━━ Given entries

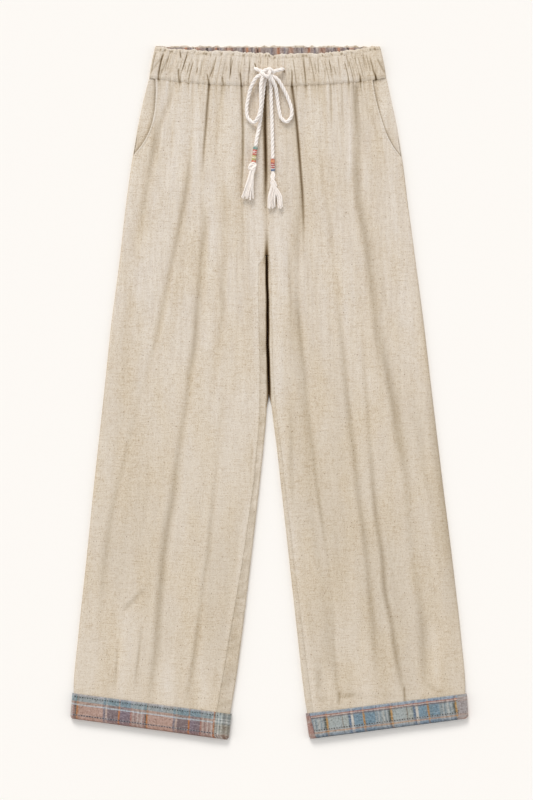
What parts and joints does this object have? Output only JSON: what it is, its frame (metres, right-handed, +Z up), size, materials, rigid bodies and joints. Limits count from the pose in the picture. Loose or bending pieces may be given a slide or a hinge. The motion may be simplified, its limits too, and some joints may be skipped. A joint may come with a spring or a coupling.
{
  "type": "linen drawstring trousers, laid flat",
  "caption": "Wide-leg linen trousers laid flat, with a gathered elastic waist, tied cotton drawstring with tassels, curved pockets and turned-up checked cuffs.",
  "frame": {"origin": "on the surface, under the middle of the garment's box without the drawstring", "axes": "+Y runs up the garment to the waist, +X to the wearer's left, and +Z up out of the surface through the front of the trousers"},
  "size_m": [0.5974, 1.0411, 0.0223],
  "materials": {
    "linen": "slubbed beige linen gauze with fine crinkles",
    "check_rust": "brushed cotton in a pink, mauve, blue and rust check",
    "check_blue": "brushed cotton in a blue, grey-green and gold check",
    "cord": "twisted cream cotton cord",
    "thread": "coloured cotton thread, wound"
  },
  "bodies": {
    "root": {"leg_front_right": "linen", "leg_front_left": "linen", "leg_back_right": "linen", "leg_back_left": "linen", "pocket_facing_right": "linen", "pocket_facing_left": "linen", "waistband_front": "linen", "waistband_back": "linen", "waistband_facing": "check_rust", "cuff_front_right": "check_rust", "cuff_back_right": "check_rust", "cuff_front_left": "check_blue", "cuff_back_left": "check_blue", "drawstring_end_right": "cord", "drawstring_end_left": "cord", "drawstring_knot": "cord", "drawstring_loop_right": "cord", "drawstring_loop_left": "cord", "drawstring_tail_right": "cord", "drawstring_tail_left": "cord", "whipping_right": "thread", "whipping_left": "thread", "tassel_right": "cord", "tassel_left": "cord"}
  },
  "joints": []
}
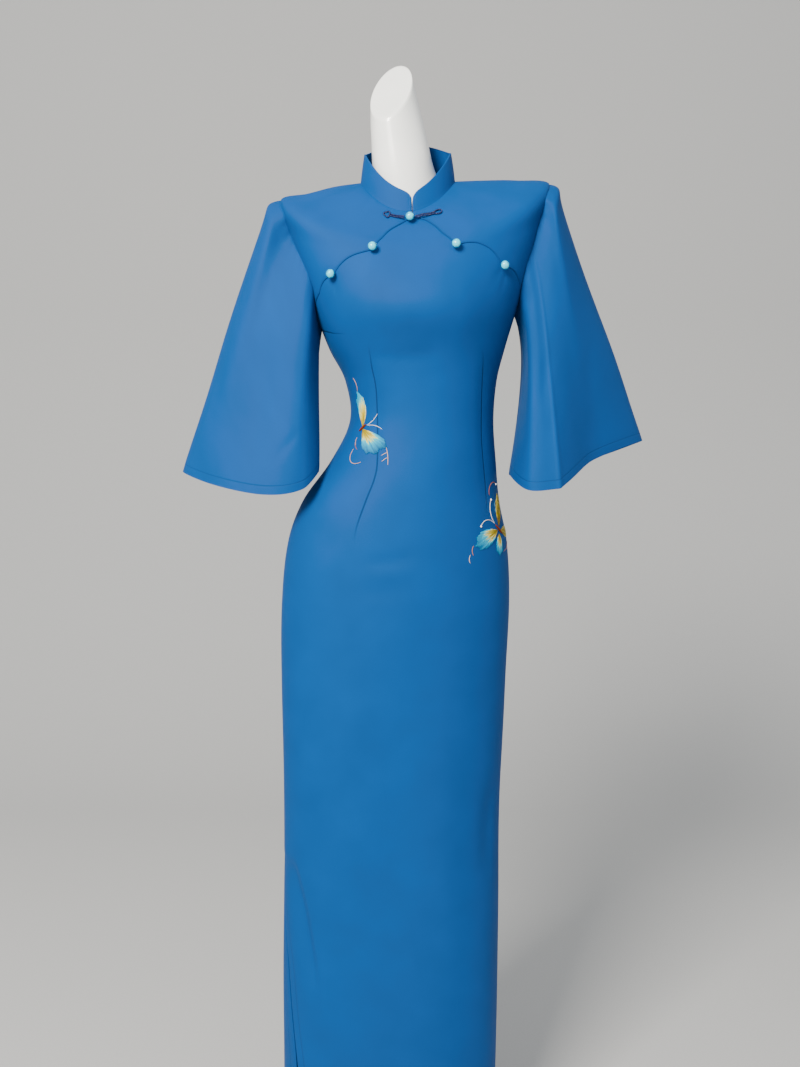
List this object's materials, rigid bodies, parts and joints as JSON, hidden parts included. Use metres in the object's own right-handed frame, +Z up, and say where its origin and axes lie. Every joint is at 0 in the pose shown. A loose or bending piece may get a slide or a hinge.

━━━━

Copy out the material above in its entirety. Every detail must match.

• The completed task
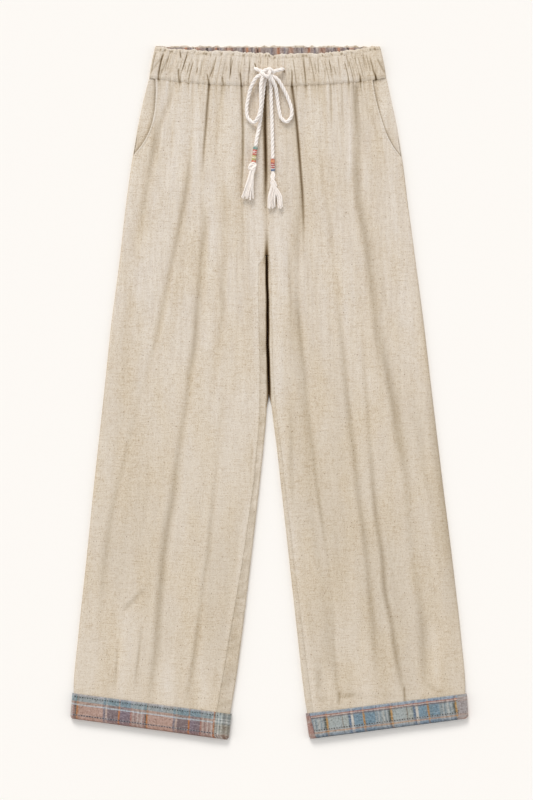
What parts and joints does this object have? Output only JSON: what it is, its frame (metres, right-handed, +Z up), size, materials, rigid bodies and joints. Limits count from the pose in the picture. Loose or bending pieces may be given a slide or a hinge. The motion may be simplified, its limits too, and some joints may be skipped. A joint may come with a spring or a coupling.
{
  "type": "linen drawstring trousers, laid flat",
  "caption": "Wide-leg linen trousers laid flat, with a gathered elastic waist, tied cotton drawstring with tassels, curved pockets and turned-up checked cuffs.",
  "frame": {"origin": "on the surface, under the middle of the garment's box without the drawstring", "axes": "+Y runs up the garment to the waist, +X to the wearer's left, and +Z up out of the surface through the front of the trousers"},
  "size_m": [0.5974, 1.0411, 0.0223],
  "materials": {
    "linen": "slubbed beige linen gauze with fine crinkles",
    "check_rust": "brushed cotton in a pink, mauve, blue and rust check",
    "check_blue": "brushed cotton in a blue, grey-green and gold check",
    "cord": "twisted cream cotton cord",
    "thread": "coloured cotton thread, wound"
  },
  "bodies": {
    "root": {"leg_front_right": "linen", "leg_front_left": "linen", "leg_back_right": "linen", "leg_back_left": "linen", "pocket_facing_right": "linen", "pocket_facing_left": "linen", "waistband_front": "linen", "waistband_back": "linen", "waistband_facing": "check_rust", "cuff_front_right": "check_rust", "cuff_back_right": "check_rust", "cuff_front_left": "check_blue", "cuff_back_left": "check_blue", "drawstring_end_right": "cord", "drawstring_end_left": "cord", "drawstring_knot": "cord", "drawstring_loop_right": "cord", "drawstring_loop_left": "cord", "drawstring_tail_right": "cord", "drawstring_tail_left": "cord", "whipping_right": "thread", "whipping_left": "thread", "tassel_right": "cord", "tassel_left": "cord"}
  },
  "joints": []
}
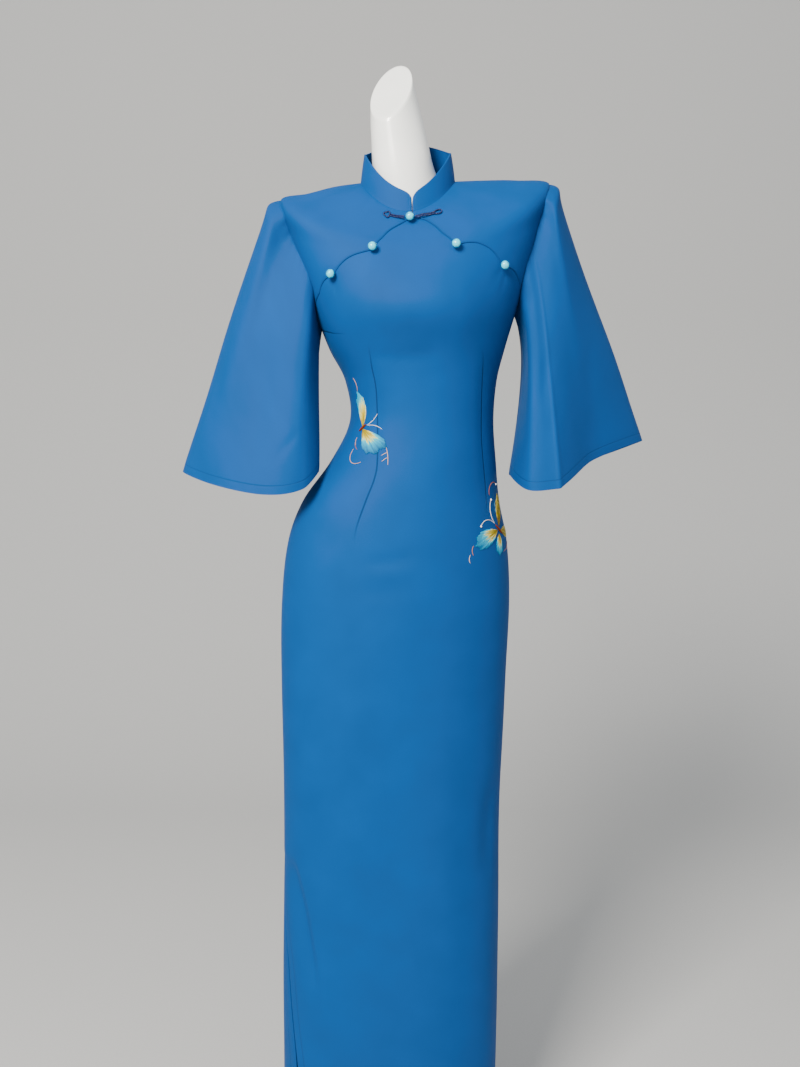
List this object's materials, rigid bodies, parts and joints as JSON, hidden parts included. Use metres in the object's own right-handed frame, +Z up, and say where its origin and axes lie. Every joint is at 0 in the pose shown. A loose or bending piece may get a slide or a hinge.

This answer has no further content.